RECORD LIST:
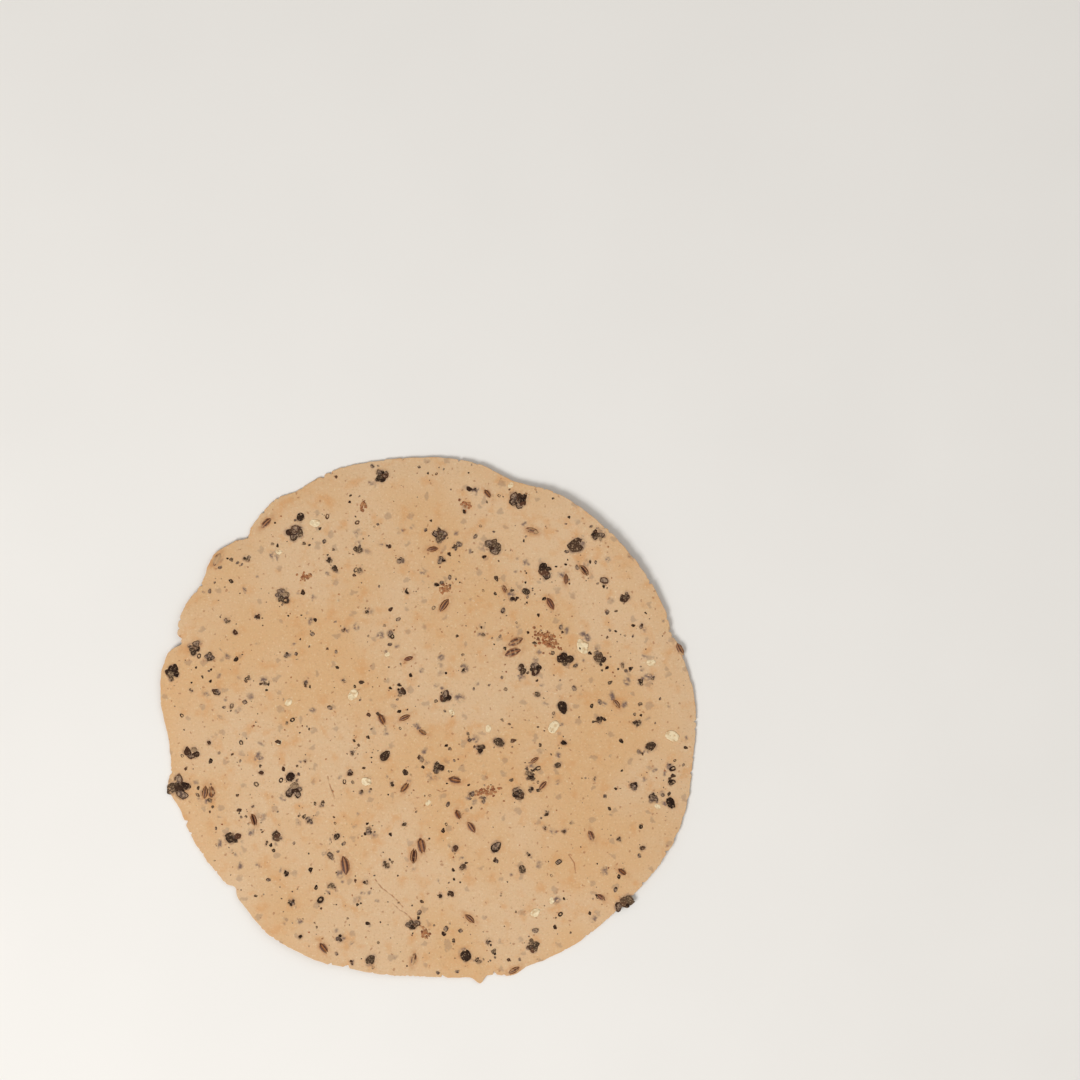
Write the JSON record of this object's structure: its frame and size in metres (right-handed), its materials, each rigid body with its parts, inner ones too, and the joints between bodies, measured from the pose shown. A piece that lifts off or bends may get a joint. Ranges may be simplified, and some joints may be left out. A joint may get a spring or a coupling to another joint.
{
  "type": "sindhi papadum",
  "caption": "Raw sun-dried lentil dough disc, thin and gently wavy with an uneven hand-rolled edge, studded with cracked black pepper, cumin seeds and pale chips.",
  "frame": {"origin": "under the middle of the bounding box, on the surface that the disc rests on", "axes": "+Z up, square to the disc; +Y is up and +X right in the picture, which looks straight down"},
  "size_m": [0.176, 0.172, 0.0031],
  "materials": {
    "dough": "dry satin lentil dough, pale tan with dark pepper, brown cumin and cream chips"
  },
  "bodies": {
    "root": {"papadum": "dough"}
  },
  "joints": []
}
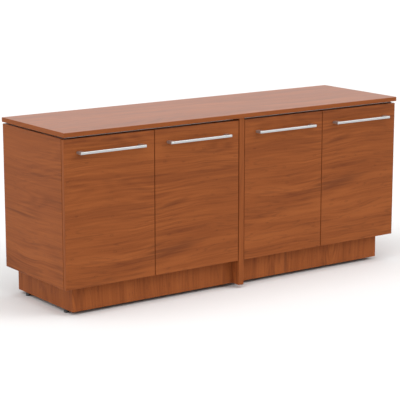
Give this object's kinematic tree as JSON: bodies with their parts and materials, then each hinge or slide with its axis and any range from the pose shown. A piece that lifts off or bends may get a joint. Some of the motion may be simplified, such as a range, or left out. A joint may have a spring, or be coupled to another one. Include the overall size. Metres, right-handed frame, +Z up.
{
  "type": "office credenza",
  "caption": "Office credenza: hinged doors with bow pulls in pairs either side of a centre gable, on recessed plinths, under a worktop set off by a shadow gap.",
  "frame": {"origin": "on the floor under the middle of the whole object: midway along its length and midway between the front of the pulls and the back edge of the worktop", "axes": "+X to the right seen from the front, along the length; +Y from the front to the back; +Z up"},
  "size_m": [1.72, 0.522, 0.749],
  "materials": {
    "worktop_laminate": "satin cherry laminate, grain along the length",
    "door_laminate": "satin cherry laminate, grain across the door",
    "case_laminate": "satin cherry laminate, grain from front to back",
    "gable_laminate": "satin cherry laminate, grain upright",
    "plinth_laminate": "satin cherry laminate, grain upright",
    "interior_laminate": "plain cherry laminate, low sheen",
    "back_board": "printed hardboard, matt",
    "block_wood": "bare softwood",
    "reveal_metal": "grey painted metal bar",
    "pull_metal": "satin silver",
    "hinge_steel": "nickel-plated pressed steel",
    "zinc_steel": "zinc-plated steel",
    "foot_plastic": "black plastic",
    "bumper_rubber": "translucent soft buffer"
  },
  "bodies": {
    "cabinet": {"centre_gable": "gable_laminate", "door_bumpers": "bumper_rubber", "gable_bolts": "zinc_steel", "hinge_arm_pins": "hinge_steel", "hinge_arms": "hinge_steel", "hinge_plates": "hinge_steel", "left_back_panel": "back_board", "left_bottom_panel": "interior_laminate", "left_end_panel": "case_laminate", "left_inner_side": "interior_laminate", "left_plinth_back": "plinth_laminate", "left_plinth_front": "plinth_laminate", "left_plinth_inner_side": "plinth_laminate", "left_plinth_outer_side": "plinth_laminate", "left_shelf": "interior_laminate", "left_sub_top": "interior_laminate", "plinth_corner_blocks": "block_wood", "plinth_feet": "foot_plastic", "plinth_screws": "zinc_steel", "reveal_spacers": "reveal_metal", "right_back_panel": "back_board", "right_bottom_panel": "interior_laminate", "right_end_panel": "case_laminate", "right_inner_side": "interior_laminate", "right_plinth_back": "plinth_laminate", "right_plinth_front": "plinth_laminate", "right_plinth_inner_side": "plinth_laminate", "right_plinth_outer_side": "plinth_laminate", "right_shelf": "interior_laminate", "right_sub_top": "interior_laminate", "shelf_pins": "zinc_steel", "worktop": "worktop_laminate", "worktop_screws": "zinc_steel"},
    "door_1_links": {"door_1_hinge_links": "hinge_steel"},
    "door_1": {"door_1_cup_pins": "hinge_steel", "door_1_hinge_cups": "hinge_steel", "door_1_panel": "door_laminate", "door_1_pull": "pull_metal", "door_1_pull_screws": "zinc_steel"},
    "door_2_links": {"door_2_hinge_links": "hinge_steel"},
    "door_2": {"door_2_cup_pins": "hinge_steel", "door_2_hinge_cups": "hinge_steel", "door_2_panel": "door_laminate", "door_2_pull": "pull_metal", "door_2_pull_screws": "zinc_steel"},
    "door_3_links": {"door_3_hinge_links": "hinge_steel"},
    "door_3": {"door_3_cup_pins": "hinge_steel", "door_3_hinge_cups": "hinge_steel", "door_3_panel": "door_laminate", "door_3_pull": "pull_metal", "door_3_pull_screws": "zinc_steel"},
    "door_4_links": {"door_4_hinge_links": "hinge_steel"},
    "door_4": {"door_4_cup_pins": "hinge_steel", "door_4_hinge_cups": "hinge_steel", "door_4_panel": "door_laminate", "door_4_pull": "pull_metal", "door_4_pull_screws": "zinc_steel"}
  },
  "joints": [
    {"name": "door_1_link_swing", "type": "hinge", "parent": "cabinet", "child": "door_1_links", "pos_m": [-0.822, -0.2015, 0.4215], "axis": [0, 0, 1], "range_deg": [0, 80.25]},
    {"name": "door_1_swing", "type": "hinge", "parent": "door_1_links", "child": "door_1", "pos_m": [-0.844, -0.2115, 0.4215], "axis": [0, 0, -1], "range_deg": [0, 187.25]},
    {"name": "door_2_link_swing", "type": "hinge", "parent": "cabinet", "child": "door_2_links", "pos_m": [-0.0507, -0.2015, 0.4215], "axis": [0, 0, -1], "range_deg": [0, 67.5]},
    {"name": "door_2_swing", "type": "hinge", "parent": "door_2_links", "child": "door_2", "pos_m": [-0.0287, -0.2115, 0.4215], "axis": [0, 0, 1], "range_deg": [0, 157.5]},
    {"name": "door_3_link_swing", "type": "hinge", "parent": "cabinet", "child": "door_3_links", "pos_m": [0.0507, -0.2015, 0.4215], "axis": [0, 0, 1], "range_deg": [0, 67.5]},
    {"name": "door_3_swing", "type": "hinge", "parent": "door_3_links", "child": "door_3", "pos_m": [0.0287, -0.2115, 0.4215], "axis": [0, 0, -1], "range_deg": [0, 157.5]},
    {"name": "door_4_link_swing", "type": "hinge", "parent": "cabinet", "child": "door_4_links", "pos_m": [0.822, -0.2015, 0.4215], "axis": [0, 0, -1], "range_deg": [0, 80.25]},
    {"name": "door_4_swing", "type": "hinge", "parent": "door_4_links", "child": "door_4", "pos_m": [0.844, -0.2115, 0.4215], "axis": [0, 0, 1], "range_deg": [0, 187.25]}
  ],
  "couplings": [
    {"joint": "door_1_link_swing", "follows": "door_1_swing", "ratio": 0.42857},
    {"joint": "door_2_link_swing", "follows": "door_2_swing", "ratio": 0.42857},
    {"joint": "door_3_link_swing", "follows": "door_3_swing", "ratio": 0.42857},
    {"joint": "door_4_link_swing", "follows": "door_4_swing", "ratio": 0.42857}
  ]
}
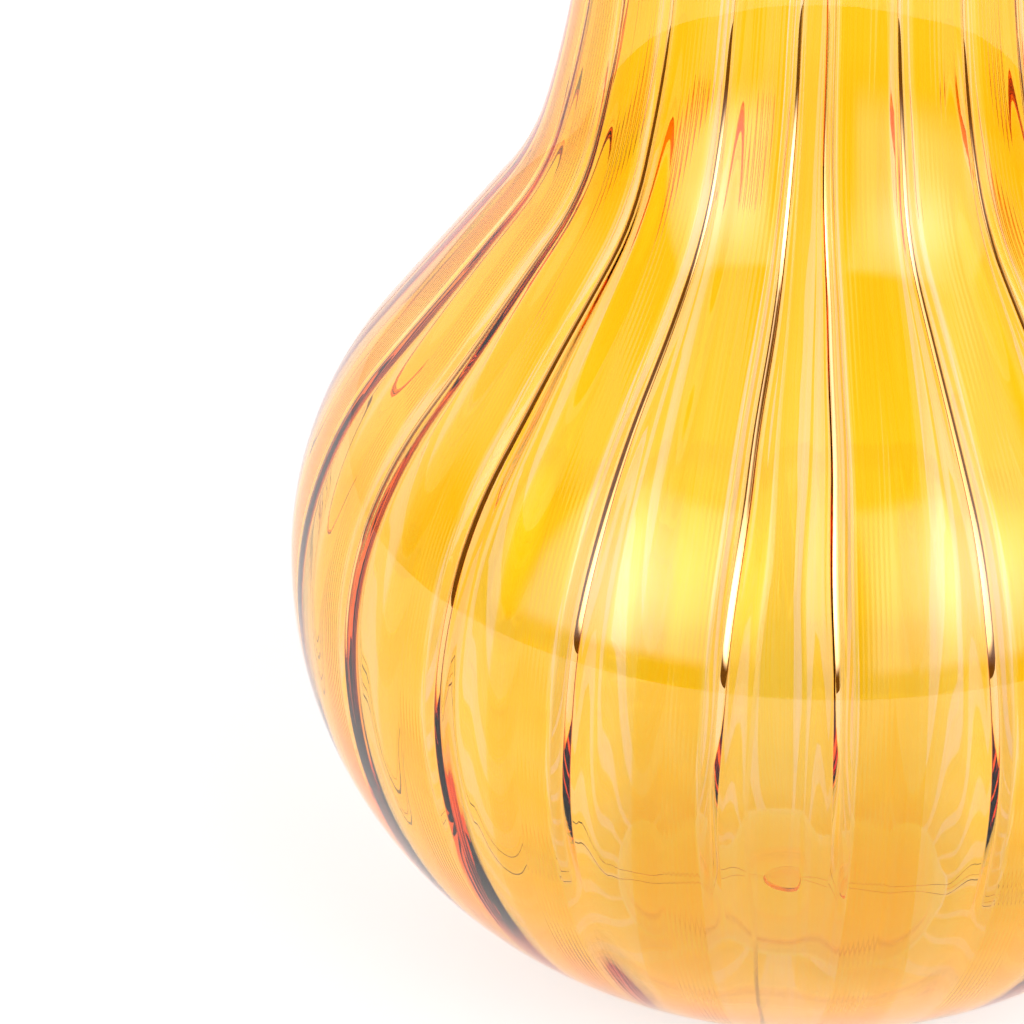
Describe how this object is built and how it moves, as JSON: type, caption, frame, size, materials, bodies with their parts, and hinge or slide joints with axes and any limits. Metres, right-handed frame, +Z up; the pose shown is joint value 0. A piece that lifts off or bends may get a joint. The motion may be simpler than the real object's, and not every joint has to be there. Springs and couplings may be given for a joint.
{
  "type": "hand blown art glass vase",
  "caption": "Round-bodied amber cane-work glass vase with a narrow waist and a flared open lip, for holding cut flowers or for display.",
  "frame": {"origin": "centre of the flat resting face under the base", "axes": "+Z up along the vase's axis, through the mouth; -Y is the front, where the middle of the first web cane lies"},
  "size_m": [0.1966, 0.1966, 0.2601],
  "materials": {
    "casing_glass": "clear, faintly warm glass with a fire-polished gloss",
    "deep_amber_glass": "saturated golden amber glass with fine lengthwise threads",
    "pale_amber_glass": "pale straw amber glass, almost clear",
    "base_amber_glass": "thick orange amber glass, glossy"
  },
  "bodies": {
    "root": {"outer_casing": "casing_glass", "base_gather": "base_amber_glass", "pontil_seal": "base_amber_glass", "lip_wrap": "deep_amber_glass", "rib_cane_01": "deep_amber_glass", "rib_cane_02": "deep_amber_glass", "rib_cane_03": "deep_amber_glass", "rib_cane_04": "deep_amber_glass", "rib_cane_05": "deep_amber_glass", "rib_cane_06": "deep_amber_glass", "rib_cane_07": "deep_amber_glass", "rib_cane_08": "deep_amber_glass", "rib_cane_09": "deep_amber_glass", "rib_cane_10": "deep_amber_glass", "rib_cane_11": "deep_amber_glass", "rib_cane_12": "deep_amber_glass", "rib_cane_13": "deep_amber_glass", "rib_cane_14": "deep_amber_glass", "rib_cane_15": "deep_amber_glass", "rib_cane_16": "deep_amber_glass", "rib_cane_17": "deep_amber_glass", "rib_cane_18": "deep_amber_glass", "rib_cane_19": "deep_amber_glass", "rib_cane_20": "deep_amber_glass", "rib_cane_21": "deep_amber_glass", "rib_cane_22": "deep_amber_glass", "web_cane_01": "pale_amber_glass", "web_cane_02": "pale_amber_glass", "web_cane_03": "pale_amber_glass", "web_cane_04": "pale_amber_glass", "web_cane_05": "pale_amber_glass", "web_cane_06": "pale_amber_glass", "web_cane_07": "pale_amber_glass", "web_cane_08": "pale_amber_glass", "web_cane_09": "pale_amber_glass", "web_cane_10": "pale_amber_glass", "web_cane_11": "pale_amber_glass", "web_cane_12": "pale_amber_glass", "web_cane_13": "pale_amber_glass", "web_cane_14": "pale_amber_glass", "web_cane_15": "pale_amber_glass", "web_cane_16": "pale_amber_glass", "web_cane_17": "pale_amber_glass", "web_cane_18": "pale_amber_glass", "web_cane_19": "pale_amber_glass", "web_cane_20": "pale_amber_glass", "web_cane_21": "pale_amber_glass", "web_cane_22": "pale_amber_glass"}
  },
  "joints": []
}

INSTRUCTIONS TO FOLLOW:
Write down every line of the data above that includes the string "caption".

SOLUTION:
  "caption": "Raw sun-dried lentil dough disc, thin and gently wavy with an uneven hand-rolled edge, studded with cracked black pepper, cumin seeds and pale chips.",
  "caption": "Office credenza: hinged doors with bow pulls in pairs either side of a centre gable, on recessed plinths, under a worktop set off by a shadow gap.",
Describe how this object is built and how it moves, as JSON: type, caption, frame, size, materials, bodies with their parts, and hinge or slide joints with axes and any limits. Metres, right-handed frame, +Z up; the pose shown is joint value 0. A piece that lifts off or bends may get a joint. The motion may be simpler than the real object's, and not every joint has to be there. Springs and couplings may be given for a joint.
  "caption": "Round-bodied amber cane-work glass vase with a narrow waist and a flared open lip, for holding cut flowers or for display.",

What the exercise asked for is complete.